→ What needs to be done
Locate each line with the string "code" in the listing below and copy it.

-------- Listed entries

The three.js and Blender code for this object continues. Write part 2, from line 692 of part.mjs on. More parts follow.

----------------
-------- Listed entries

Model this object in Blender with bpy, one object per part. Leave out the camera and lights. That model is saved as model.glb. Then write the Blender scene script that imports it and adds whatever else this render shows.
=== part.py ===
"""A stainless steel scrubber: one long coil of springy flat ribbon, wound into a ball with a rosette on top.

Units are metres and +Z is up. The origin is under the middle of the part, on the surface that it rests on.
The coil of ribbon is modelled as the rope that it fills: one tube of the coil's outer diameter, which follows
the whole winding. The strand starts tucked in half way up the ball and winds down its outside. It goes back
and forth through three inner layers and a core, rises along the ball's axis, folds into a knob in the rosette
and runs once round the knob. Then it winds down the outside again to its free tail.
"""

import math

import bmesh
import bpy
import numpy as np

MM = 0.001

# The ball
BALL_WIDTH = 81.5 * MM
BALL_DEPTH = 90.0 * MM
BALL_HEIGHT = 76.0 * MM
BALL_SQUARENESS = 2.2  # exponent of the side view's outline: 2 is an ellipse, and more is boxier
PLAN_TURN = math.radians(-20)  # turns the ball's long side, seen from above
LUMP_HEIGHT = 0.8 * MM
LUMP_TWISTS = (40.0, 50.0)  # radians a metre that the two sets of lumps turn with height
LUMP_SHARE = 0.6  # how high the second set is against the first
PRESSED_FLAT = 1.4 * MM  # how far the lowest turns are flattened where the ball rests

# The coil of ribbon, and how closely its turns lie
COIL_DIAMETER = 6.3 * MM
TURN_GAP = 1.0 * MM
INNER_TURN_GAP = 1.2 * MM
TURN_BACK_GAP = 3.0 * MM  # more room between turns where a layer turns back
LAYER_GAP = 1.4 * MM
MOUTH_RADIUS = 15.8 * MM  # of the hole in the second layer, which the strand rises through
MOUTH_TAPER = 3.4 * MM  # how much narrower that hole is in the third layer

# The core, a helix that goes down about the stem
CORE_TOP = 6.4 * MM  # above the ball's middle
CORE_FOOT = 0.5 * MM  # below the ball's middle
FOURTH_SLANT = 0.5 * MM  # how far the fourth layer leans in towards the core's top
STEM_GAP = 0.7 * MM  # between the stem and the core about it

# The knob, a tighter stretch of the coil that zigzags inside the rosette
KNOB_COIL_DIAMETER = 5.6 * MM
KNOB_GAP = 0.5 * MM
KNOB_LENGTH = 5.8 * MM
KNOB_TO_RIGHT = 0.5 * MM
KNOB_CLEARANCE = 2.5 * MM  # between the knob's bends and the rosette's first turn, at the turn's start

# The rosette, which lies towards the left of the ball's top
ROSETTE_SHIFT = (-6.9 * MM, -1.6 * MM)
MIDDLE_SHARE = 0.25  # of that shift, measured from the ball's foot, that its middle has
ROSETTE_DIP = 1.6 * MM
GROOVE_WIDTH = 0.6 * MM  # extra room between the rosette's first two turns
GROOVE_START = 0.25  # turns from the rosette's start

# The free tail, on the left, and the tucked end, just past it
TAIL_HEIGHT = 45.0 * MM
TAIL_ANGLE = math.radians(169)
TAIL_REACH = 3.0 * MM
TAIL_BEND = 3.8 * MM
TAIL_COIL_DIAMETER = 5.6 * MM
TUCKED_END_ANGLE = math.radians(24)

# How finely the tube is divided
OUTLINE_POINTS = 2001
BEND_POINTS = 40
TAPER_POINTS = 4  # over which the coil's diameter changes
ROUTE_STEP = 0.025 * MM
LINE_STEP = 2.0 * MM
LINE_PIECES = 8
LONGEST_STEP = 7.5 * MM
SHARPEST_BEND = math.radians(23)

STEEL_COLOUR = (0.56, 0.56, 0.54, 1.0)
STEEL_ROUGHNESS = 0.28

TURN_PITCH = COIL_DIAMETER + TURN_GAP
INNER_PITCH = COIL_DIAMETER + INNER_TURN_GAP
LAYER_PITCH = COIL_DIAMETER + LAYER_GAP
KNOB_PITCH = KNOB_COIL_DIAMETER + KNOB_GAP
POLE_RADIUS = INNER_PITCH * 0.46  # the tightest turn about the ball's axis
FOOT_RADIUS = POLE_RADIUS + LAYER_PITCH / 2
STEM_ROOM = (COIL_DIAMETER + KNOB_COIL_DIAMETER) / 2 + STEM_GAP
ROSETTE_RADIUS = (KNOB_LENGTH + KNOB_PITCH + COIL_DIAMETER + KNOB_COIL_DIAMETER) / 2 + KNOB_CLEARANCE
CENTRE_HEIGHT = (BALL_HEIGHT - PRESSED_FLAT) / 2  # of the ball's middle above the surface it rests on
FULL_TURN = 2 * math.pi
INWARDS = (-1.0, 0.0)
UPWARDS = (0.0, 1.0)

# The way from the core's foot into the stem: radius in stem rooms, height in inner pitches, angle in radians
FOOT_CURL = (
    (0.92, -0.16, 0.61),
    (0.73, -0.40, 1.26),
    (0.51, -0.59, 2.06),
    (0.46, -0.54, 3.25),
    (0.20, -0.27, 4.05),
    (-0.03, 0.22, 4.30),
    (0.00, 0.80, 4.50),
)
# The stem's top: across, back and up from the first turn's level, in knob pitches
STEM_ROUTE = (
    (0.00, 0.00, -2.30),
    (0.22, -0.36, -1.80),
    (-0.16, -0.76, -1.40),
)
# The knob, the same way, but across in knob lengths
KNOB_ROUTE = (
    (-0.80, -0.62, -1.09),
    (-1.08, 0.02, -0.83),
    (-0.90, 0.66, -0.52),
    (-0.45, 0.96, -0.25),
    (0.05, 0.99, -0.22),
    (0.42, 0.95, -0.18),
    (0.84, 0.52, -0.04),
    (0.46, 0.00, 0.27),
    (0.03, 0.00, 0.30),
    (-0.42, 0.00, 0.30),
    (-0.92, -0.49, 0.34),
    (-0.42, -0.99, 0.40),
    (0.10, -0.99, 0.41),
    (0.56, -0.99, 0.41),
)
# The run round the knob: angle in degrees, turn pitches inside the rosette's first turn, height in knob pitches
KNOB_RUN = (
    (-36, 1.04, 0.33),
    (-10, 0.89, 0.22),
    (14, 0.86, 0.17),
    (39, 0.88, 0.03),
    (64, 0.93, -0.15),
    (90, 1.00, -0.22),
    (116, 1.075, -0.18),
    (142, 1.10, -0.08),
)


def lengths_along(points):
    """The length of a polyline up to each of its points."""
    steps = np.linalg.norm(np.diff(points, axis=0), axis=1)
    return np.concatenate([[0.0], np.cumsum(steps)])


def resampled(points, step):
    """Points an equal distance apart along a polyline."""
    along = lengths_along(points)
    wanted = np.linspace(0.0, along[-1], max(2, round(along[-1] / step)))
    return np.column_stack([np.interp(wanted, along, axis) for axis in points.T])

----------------
-------- Listed entries

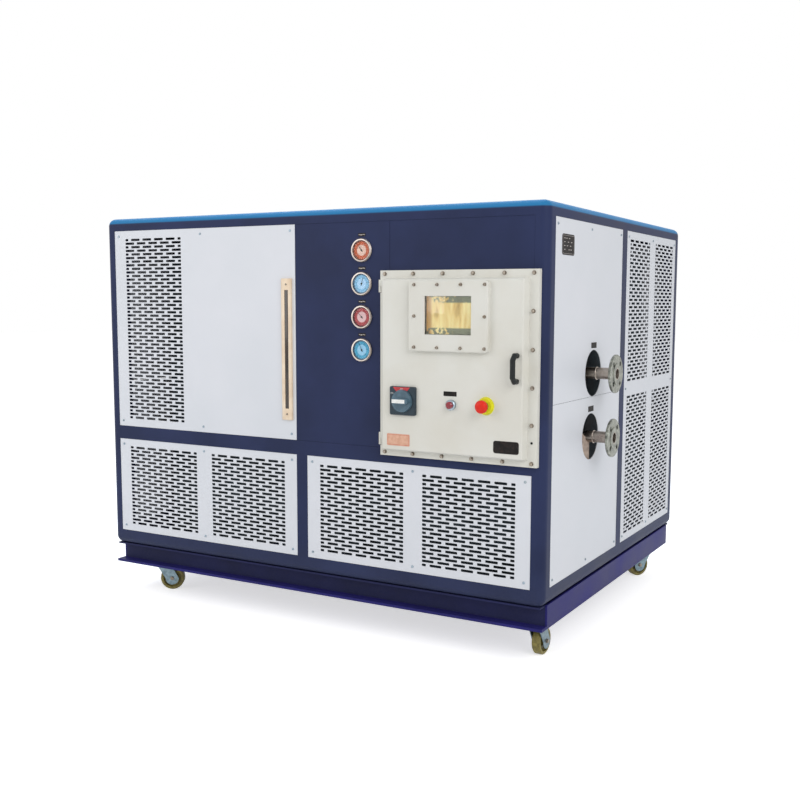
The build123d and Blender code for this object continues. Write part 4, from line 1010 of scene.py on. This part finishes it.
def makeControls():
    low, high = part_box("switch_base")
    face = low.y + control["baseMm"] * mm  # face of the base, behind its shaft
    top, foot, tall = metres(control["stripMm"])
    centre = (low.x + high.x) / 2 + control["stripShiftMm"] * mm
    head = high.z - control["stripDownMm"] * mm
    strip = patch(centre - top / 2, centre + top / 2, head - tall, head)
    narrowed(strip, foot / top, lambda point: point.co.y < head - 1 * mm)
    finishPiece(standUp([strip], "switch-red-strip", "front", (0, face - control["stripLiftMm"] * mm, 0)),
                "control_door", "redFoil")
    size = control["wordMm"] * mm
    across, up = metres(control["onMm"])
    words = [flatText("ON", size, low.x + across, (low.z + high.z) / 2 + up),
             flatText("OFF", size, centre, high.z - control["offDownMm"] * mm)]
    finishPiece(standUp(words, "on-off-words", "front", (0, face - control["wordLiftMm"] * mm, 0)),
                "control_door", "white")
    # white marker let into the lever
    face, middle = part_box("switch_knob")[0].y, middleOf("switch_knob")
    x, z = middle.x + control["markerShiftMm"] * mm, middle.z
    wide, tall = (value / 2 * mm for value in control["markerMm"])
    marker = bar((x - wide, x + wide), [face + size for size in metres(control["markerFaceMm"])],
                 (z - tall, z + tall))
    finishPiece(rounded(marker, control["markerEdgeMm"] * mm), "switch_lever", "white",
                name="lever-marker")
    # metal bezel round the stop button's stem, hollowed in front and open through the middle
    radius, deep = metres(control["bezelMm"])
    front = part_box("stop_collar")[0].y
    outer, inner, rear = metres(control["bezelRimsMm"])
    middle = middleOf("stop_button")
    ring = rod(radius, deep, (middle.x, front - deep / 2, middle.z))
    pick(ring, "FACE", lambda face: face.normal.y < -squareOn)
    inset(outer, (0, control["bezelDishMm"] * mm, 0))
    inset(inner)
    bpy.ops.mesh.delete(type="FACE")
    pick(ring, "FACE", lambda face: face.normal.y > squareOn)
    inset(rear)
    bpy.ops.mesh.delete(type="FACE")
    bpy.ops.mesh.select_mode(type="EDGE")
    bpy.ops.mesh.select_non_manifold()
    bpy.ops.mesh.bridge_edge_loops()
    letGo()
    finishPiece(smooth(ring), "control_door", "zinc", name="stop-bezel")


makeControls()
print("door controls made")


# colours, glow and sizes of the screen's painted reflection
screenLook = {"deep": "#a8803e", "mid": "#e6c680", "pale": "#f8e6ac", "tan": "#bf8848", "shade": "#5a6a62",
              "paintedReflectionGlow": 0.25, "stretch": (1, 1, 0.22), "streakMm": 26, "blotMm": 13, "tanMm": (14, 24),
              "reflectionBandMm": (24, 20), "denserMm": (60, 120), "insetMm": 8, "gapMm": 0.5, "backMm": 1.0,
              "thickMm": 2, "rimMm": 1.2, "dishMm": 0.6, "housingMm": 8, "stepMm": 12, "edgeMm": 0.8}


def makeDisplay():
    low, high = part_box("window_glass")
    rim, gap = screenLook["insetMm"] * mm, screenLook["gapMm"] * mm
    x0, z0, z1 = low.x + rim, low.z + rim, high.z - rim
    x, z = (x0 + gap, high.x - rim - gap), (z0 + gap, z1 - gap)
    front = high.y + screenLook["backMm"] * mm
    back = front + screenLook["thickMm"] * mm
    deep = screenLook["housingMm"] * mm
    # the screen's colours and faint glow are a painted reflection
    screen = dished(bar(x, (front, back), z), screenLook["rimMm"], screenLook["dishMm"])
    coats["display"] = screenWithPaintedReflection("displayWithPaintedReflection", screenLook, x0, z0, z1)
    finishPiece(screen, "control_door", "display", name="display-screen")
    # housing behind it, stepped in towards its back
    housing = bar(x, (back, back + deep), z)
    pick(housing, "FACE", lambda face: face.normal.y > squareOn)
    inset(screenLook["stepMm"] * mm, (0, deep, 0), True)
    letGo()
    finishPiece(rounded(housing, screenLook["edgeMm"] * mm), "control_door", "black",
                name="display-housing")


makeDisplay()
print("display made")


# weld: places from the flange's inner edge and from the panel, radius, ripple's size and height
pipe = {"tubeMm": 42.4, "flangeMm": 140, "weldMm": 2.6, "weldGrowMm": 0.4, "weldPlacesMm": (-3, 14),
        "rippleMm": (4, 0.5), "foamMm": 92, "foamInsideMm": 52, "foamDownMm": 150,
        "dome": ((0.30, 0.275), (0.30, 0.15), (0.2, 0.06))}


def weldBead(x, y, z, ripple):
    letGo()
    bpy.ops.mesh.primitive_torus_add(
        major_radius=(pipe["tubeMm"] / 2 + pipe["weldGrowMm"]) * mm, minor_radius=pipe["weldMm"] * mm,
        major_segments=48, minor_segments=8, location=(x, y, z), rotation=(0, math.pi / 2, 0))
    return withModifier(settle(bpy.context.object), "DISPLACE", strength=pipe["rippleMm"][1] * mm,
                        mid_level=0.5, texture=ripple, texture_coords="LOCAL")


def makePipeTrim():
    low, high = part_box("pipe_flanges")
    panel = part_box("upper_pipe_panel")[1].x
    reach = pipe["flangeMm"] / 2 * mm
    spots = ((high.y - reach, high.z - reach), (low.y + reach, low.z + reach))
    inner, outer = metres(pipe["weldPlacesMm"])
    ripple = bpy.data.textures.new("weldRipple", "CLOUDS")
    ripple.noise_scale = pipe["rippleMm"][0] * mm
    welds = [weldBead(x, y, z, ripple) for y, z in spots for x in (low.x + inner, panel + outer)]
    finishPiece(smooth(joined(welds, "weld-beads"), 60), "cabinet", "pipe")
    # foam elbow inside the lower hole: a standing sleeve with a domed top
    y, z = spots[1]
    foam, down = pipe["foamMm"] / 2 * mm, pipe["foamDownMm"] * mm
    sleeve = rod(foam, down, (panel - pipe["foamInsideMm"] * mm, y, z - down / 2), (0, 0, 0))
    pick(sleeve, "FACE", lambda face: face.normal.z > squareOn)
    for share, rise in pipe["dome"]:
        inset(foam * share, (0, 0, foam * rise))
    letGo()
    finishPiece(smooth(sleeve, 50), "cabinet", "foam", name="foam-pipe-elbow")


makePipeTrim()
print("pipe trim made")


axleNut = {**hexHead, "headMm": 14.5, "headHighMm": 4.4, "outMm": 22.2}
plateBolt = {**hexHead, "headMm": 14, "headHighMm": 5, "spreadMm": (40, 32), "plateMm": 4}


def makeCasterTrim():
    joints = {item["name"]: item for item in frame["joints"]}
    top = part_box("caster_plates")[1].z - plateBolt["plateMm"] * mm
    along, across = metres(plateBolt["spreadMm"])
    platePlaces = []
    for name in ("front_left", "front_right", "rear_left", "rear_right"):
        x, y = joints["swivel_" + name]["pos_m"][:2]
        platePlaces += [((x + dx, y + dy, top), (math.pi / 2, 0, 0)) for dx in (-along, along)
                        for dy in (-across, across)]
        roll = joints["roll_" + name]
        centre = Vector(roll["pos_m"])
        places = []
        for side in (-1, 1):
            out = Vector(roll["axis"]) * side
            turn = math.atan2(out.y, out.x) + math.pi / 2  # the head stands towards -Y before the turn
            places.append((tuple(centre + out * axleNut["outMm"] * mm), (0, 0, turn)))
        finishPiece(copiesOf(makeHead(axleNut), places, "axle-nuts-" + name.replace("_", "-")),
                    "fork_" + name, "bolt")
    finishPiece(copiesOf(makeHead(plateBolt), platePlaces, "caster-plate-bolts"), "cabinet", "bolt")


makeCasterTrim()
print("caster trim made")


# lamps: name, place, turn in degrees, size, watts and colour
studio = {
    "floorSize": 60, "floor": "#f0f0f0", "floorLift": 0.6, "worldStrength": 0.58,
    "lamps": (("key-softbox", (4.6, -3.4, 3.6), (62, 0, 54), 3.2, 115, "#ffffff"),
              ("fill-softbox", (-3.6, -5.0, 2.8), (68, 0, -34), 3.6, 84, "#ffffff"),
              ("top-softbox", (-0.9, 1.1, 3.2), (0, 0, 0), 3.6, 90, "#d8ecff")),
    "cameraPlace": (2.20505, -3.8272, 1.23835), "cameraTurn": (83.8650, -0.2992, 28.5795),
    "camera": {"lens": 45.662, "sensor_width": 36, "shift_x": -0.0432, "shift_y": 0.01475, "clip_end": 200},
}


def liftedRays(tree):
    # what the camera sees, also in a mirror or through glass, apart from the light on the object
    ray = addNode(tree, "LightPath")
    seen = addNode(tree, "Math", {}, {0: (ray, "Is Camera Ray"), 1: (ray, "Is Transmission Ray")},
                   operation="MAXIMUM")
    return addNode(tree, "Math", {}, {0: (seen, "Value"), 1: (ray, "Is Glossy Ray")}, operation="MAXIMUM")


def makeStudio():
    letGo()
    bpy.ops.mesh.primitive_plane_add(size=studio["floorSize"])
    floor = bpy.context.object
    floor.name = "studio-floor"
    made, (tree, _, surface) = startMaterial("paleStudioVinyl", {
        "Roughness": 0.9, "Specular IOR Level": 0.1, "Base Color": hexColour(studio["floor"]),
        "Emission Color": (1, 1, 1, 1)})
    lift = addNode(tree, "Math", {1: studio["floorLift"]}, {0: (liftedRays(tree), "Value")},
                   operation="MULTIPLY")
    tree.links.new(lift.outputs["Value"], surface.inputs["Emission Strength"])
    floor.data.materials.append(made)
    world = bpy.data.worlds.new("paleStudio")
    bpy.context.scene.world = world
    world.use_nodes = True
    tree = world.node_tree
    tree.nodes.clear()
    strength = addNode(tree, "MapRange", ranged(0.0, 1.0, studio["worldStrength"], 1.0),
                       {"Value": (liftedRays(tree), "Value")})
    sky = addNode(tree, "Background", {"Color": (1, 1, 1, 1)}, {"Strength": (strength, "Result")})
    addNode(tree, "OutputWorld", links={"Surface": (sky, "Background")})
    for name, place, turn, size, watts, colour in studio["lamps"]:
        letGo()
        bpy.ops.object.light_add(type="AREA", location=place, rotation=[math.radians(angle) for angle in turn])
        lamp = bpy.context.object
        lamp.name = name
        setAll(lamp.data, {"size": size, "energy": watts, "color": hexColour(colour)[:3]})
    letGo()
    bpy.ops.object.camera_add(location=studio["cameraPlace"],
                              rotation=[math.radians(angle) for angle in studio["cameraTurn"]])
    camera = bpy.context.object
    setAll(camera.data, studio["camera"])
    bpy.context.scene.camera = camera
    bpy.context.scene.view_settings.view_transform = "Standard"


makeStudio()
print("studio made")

----------------

→ Result for this exercise
The three.js and Blender code for this object continues. Write part 2, from line 692 of part.mjs on. More parts follow.
The build123d and Blender code for this object continues. Write part 4, from line 1010 of scene.py on. This part finishes it.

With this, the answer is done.